Washington, D.C., October 1, 2015 – Today President Obama will announce an updated rule on ozone pollution regulations. The Coalition on the Environment in Jewish Life issued the following statement in response:

The new ozone regulation is a necessary step in the move towards emission reductions and mitigating climate disruption. Ozone emissions create smog that affects the air we breathe and disproportionately impacts the poor and the vulnerable in our communities. However, this new ozone standard is insufficient to the task of adequately protecting people in the United States from the negative health consequences of smog.

This week, during the intermediate days of the Jewish harvest holiday of Sukkot, we pay special attention to the bounty of the season and thank God for the wonders of the natural world. In this week, as in all weeks, our sacred text asks us to consider and pay our due respect to our environment and our community, who gathers together to celebrate the holiday.
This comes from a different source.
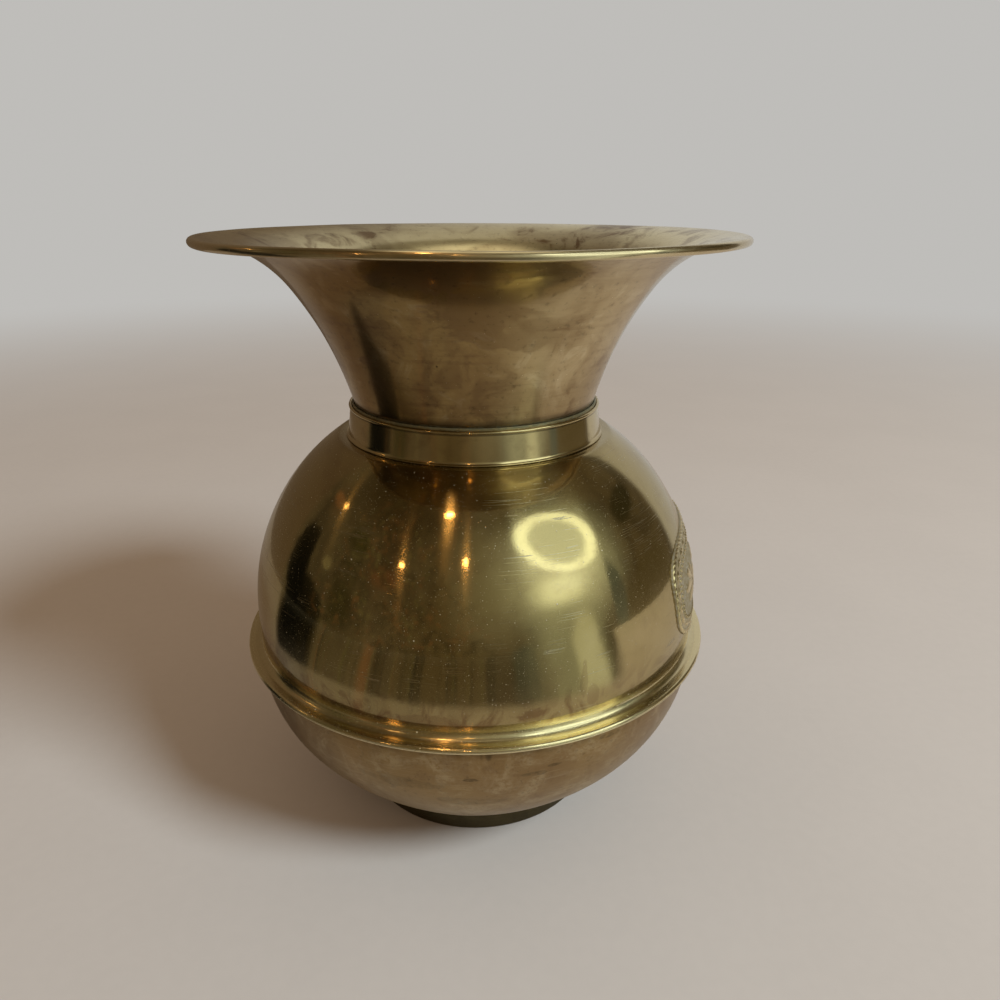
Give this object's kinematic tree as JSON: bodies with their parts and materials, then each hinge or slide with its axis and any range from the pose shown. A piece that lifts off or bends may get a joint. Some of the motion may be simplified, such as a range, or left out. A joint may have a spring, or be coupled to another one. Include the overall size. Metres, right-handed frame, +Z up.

In our covenantal and sacred relationship with God, we believe that we are charged with protecting the earth and those in our communities who need our help. While the new ozone regulation is a step in the right direction to protecting our health and well-being, it is not enough. Our elected officials must continue to work towards combating climate change and ensuring our health in the face of environmental degradation from smog and other pollutants.

COEJL has been an initiative of the Jewish Council for Public Affairs since 1993 and serves as the Jewish partner in the National Religious Partnership on the Environment. Today, COEJL’s priorities are to mobilize the Jewish community to address the climate crisis through advocacy for appropriate legislation as well as action to reduce our own greenhouse gas emissions.

JCPA is the public affairs arm of the organized Jewish community and serves as the national coordinating and advisory body for the 16 national and 125 local agencies comprising the field of Jewish community relations.